You assert that there are a paradox. I take it you mean in the sense
that the theory gives two results for one situation, such that they are
impossible to reconcile.

I challenge you to show that mathematically, rather than just asserting
it. Do not just point at the maths above and claim that it's obvious.

PD, are you turning into a troll now? For the n’th time, the
following is one such presentation of mathematics that show the
contradiction in the twins’ paradox.

- - -

From the Lorentz transformations, you can write down the following
equation per Minkowski spacetime. Points #1, #2, and #3 are
observers. They are observing the same target.

** c^2 dt1^2 – ds1^2 = c^2 dt2^2 – ds2^2 = c^2 dt3^2 – ds3^2

Where

** dt1 = Time flow at Point #1
** dt2 = Time flow at Point #2
** dt3 = Time flow at Point #3

** ds1 = Observed target displacement segment by #1
** ds2 = Observed target displacement segment by #2
** ds3 = Observed target displacement segment by #3

The above spacetime equation can also be written as follows.

** dt1^2 (1 – B1^2) = dt2^2 (1 – B2^2) = dt3^2 (1 – B3^2)

Where

** B^2 = (ds/dt)^2 / c^2

When #1 is observing #2, the following equation can be deduced from
the equation above.

** dt1^2 (1 – B1^2) = dt2^2 . . . (1)

Where

** B2^2 = 0, #2 is observing itself

Similarly, when #2 is observing #1, the following equation can be
deduced.

** dt1^2 = dt2^2 (1 – B2^2) . . . (2)

Where

** B1^2 = 0, #1 is observing itself

According to relativity, the following must be true.

** B1^2 = B2^2

Thus, equations (1) and (2) become the following equations
respectively.

** dt1^2 (1 – B^2) = dt2^2 . . . (3)
** dt2^2 = dt1^2 (1 – B^2) . . . (4)

Where

** B^2 = B1^2 = B2^2

The only time the equations (3) and (4) can co-exist is when B^2 = 0.
Thus, the twins’ paradox is very real under the Lorentz transform.
shrug

They do not agree with the symmetry in the above equations. Because,
it is due to symmetry twin paradox exists.
They say that time dilation is one way effect. They can achieve this
only by making the situation asymmetrical.
Situation IS asymmetrical if we tag a frame that undergoes actual
acceleration. But this is against the basic principles of SR which
deals with uniform relative motion and nothing else.

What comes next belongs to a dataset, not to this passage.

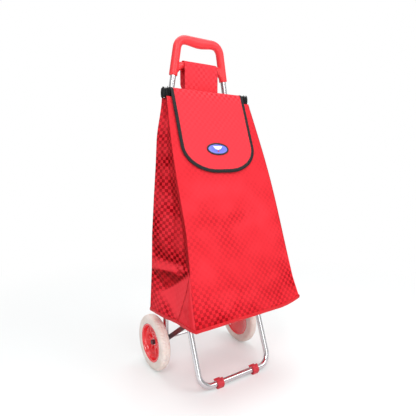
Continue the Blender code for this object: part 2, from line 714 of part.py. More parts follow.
# ---- bag ----------------------------------------------------------------------------------------
def bag_bottom_z(y):
    """Underside of the bag at depth y: it rises to the front."""
    back = bag_back_y(BAG_BACK_Z)
    front = AXLE_Y - BAG_REACH
    return BAG_BACK_Z + (BAG_FRONT_Z - BAG_BACK_Z) * (back - y) / (back - front)


def bag_front():
    top = BAG_TOP_Z - FABRIC_T * sin(BAG_LEAN) - GAP
    low = BAG_FRONT_Z
    slab("bag_front", [(-bag_half(low), bag_front_y(low), low), (bag_half(low), bag_front_y(low), low),
                       (bag_half(top), bag_front_y(top), top), (-bag_half(top), bag_front_y(top), top)],
         FABRIC_T, FABRIC_FRONT)


def bag_back():
    low = BAG_BACK_Z
    top = BAG_TOP_Z - GAP
    slab("bag_back", [(bag_half(low), bag_back_y(low), low), (-bag_half(low), bag_back_y(low), low),
                      (-bag_half(top), bag_back_y(top), top), (bag_half(top), bag_back_y(top), top)],
         FABRIC_T, FABRIC_FRONT)


def bag_side(side, sign):
    """A side panel between the front and the back."""
    inset = FABRIC_T + GAP
    lean_inset = inset / cos(BAG_LEAN) + FABRIC_T * sin(BAG_LEAN) * 0.2
    top = BAG_TOP_Z - GAP
    edge = [(bag_back_y(BAG_BACK_Z) - inset, BAG_BACK_Z), (bag_back_y(top) - inset, top),
            (bag_front_y(top) + lean_inset, top), (bag_front_y(BAG_FRONT_Z) + lean_inset, BAG_FRONT_Z)]
    corners = [(sign * bag_half(z), y, z) for y, z in edge]
    slab("bag_" + side + "_side", corners[::sign], FABRIC_T, FABRIC_SIDE)


def floor_corners(lift, inset):
    """Corners of a level in the bag, lifted off its underside and set in from its walls."""
    back = bag_back_y(BAG_BACK_Z) - inset
    front = bag_front_y(BAG_FRONT_Z + lift) + inset / cos(BAG_LEAN) + 2 * PANEL_EASE
    corners = []
    for y in (back, front):
        z = bag_bottom_z(y) + lift
        half = bag_half(z) - inset - PANEL_EASE
        corners.append([(-half, y, z), (half, y, z)])
    (bl, br), (fl, fr) = corners
    return [bl, br, fr, fl]


def bag_base():
    slab("bag_base", floor_corners(0, FABRIC_T + GAP), FABRIC_T, FABRIC_SIDE)


def base_board():
    slab("base_board", floor_corners(FABRIC_T + GAP, 2 * FABRIC_T), BOARD_T, ((0.12, 0.10, 0.09), 0.8))


def mouth_outline(inset):
    """The mouth's outline above the panels, rounded at its corners."""
    half = BAG_TOP_HALF - inset
    back = bag_back_y(BAG_TOP_Z + RIM_H) - inset
    front = bag_front_y(BAG_TOP_Z + RIM_H) + inset
    radius = MOUTH_R - inset
    outline = []
    for turn, x, y in ((0, half - radius, back - radius), (90, radius - half, back - radius),
                       (180, radius - half, front + radius), (270, half - radius, front + radius)):
        outline += arc(x, y, radius, turn, turn + 90, 4)
    return outline


def mouth_rim():
    height = RIM_H - 2 * GAP
    plate("mouth_rim", [mouth_outline(0), mouth_outline(FABRIC_T)], height, BLACK_TAPE, None,
          (0, 0, BAG_TOP_Z + RIM_H / 2))


def hanging_loop():
    """A wide strap from the bag's back, over the handle's crossbar and down to the flap's seam."""
    y = frame_y(CROSSBAR_Z)
    around = CROSSBAR_R + GAP + LOOP_T / 2
    low = BAG_TOP_Z - LOOP_SEWN
    top = BAG_TOP_Z + RIM_H * 0.8
    turn = BAG_TOP_Z - RIM_H / 4
    sewn = GAP + LOOP_T / 2
    over = arc(y, CROSSBAR_Z, around, 180, 0, 8)
    line = [(y - around, HINGE_Z + FLAP_T / 2 + 5 * GAP), (y - around, (HINGE_Z + CROSSBAR_Z) / 2)] + over
    line += [(y + around, CROSSBAR_Z - LOOP_FALL), (bag_back_y(BAG_TOP_Z) + sewn + 10 * GAP, top),
             (bag_back_y(turn) + sewn, turn), (bag_back_y(low) + sewn, low)]
    mesh = bpy.data.meshes.new("hanging_loop")
    work = bmesh.new()
    rows = [[work.verts.new((x, py, pz)) for py, pz in line] for x in (-LOOP_HALF, LOOP_HALF)]
    for i in range(len(line) - 1):
        work.faces.new((rows[0][i], rows[1][i], rows[1][i + 1], rows[0][i + 1]))
    bmesh.ops.recalc_face_normals(work, faces=work.faces)
    work.to_mesh(mesh)
    work.free()
    obj = add("hanging_loop", mesh, FABRIC_FRONT)
    shell = obj.modifiers.new("thickness", "SOLIDIFY")
    shell.thickness = LOOP_T
    shell.offset = 0


# ---- flap ---------------------------------------------------------------------------------------
def flap_empties():
    lift = bpy.data.objects.new("flap_lift", None)
    lift.location = (0, FLAP_SEAM_Y, HINGE_Z)
    unroll = bpy.data.objects.new("flap_unroll", None)
    unroll.parent = lift
    unroll.location = Vector((0, RIDGE_Y, HINGE_Z)) - lift.location
    for empty in (lift, unroll):
        parts.objects.link(empty)
    return lift, unroll


def strip(name, left, right, low_y, high_y, finish, parent):
    """A flat piece of the flap at the hinge's height, between two depths."""
    outline = [(left, low_y), (right, low_y), (right, high_y), (left, high_y)]
    plate(name, [outline], FLAP_T, finish, parent, (0, 0, HINGE_Z))


def flap_top(lift):
    back = FLAP_SEAM_Y - GAP
    front = RIDGE_Y + RIDGE_SPACE
    strip("flap_top", -FLAP_HALF, FLAP_HALF, front, back, FABRIC_FRONT, lift)
    for side, sign in SIDES:
        left, right = sorted((sign * (FLAP_HALF + GAP), sign * (FLAP_HALF + BINDING_W)))
        strip(side + "_flap_tape", left, right, front, back, BLACK_TAPE, lift)


def flap_outline(grow):
    """The hanging part of the flap below the ridge, as (x, distance along it), grown by an edge."""
    half = FLAP_HALF + grow
    radius = FLAP_CORNER_R + grow
    low = -FLAP_LENGTH - grow
    corner = arc(half - radius, low + radius + FLAP_BOW, radius, 0, -75, 8)
    return corner + [(0, low)] + [(-x, z) for x, z in corner[::-1]]


def on_flap(name, outlines, thickness, finish, unroll, out):
    """A flat piece in the flap's plane, its middle set out from the flap's middle by a distance."""
    normal = Vector((0, -cos(BAG_LEAN), sin(BAG_LEAN)))
    place = Vector((0, RIDGE_Y, HINGE_Z)) + normal * out
    obj = plate(name, outlines, thickness, finish, None, place, (radians(90) - BAG_LEAN, 0, 0))
    bpy.context.view_layer.update()
    obj.parent = unroll
    obj.matrix_parent_inverse = unroll.matrix_world.inverted()
    return obj


def flap_front(unroll):
    body = flap_outline(0)
    top = -RIDGE_SPACE
    outline = [(FLAP_HALF, top)] + body + [(-FLAP_HALF, top)]
    on_flap("flap_front", [outline], FLAP_T, FABRIC_FRONT, unroll, 0)
    inner = flap_outline(GAP)
    outer = flap_outline(BINDING_W)
    ring = [(FLAP_HALF + GAP, top)] + inner + [(-FLAP_HALF - GAP, top), (-FLAP_HALF - BINDING_W, top)]
    ring += outer[::-1] + [(FLAP_HALF + BINDING_W, top)]
    on_flap("flap_binding", [ring], BINDING_T, BLACK_TAPE, unroll, 0)


def ellipse(width, height, cx, cz, steps=32):
    turns = [2 * pi * i / steps for i in range(steps)]
    return [(cx + width / 2 * cos(t), cz + height / 2 * sin(t)) for t in turns]


def badge(unroll):
    out = FLAP_T / 2 + GAP + BADGE_T / 2
    ring = [ellipse(BADGE_W, BADGE_H, BADGE_X, -BADGE_DROP),
            ellipse(BADGE_W - 2 * BADGE_RIM, BADGE_H - 2 * BADGE_RIM, BADGE_X, -BADGE_DROP)]
    on_flap("badge_rim", ring, BADGE_T, ((0.02, 0.02, 0.02), 0.3), unroll, out)
    inner = 2 * (BADGE_RIM + GAP)
    face = [ellipse(BADGE_W - inner, BADGE_H - inner, BADGE_X, -BADGE_DROP)]
    on_flap("badge_face", face, BADGE_T * 0.8, ((0.10, 0.12, 0.55), 0.3), unroll, out - BADGE_T * 0.1)


def closure_pads(unroll):
    centre = -FLAP_LENGTH + PAD_H / 2 + PAD_RISE
    outline = [(-PAD_W / 2, centre - PAD_H / 2), (PAD_W / 2, centre - PAD_H / 2),
               (PAD_W / 2, centre + PAD_H / 2), (-PAD_W / 2, centre + PAD_H / 2)]
    flap_side = -(FLAP_T / 2 + GAP + PAD_T / 2)
    on_flap("flap_loop_pad", [outline], PAD_T, BLACK_TAPE, unroll, flap_side)
    fixed = on_flap("bag_hook_pad", [outline], PAD_T, BLACK_TAPE, unroll, flap_side - PAD_T - GAP)
    bpy.context.view_layer.update()
    place = fixed.matrix_world.copy()
    fixed.parent = None
    fixed.matrix_world = place


# ---- build --------------------------------------------------------------------------------------
def build():
    axle()
    handle()
    stand_tube()
    for level, z in bar_levels():
        cross_bar(level, z)
        for side, sign in SIDES:
            cross_bar_rivet(side, sign, level, z)
    for side, sign in SIDES:
        wheel(side, sign)
        frame_tube(side, sign)
        handle_screw(side, sign)
        stand_bracket(side, sign)
        brace(side, sign)
        stand_rivets(side, sign)
        foot_clip(side, sign)
        bag_side(side, sign)
    bag_front()
    bag_back()
    bag_base()
    base_board()
    mouth_rim()
    hanging_loop()
    lift, unroll = flap_empties()
    bpy.context.view_layer.update()
    flap_top(lift)
    flap_front(unroll)
    badge(unroll)
    closure_pads(unroll)


clear_scene()
parts = new_collection(COLLECTION)
cutters = new_collection(COLLECTION + "_cutters")
build()
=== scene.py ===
"""Looks of a two-wheeled shopping trolley: sewn jacquard bag with a bound flap, moulded handle,
chromed tubes, foam tyres on red moulded hubs. Metres, +Z up, the bag's front faces -Y."""
from math import atan2, cos, exp, pi, radians, sin, sqrt, tan
import bpy
import bmesh
from mathutils import Matrix, Vector, noise
from mathutils.bvhtree import BVHTree
from mathutils.geometry import delaunay_2d_cdt
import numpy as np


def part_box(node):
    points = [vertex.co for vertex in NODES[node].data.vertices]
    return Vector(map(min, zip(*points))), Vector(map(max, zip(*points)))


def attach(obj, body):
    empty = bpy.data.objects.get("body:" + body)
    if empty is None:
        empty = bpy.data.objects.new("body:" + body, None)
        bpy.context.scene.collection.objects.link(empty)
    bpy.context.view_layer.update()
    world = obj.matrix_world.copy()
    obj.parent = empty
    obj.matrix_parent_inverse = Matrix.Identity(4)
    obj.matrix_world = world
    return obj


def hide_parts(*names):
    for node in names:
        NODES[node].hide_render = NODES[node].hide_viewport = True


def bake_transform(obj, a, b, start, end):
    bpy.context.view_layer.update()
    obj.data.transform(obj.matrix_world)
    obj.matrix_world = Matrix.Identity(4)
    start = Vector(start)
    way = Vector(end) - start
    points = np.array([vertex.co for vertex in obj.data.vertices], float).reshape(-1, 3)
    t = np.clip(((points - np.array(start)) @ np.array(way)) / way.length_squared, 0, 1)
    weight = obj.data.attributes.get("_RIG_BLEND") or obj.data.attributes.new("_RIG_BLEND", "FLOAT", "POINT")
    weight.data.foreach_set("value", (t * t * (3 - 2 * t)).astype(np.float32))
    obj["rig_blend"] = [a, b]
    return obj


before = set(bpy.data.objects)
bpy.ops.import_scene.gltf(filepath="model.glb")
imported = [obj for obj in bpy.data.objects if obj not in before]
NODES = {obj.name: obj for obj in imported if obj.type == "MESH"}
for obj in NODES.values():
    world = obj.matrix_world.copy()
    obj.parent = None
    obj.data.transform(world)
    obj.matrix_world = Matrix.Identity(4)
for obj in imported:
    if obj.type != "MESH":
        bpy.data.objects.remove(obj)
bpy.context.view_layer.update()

SIDES = (("left", -1), ("right", 1))

# ---- sizes that the frame gives ----
def low_of(node):
    return Vector(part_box(node)[0])


def high_of(node):
    return Vector(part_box(node)[1])


def middle_of(node):
    return (low_of(node) + high_of(node)) / 2


AXLE = middle_of("axle")
WHEEL_R = (high_of("left_tyre").z - low_of("left_tyre").z) / 2
WHEEL_X = middle_of("right_tyre").x
TYRE_HALF = (high_of("right_tyre").x - low_of("right_tyre").x) / 2
HUB_R = (high_of("right_hub").z - low_of("right_hub").z) / 2
FRAME_X = high_of("right_frame_tube").x - 0.008
BAG_FRONT_LOW = Vector((high_of("bag_front").x, low_of("bag_front").y, low_of("bag_front").z))
BAG_BACK_Z = low_of("bag_back").z
BAG_TOP_Z = high_of("bag_back").z
BAG_TOP_FRONT_Y = high_of("bag_front").y - 0.002
HINGE_Z = middle_of("flap_top").z
SEAM_Y = high_of("flap_top").y
RIM_LOW = low_of("mouth_rim")
RIM_HIGH = high_of("mouth_rim")
CROSSBAR_Z = high_of("hanging_loop").z - 0.0119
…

The formulation of special relativity looks at uniform relative motion,
but it doesn't exclude the exchange of information at the speed of light
(or indeed, at less than speed of light), including exchanges between
observers who are in relative motion.

The experiment I proposed in the orignal posting involves only uniform
relative motion and exchanges of information at the speed of light.
Futher the analysis shows an absence of inconsistencies in the rate at
which clocks measure time, and are seen to measure time.

You're attempting to assert that a twin paradox exists, but in scenarios
that special relativity is incapable of addressing. Leaving aside
whether that says anything about twin paradoxes in special relativity,
it is any case just wrong.

Sylvia.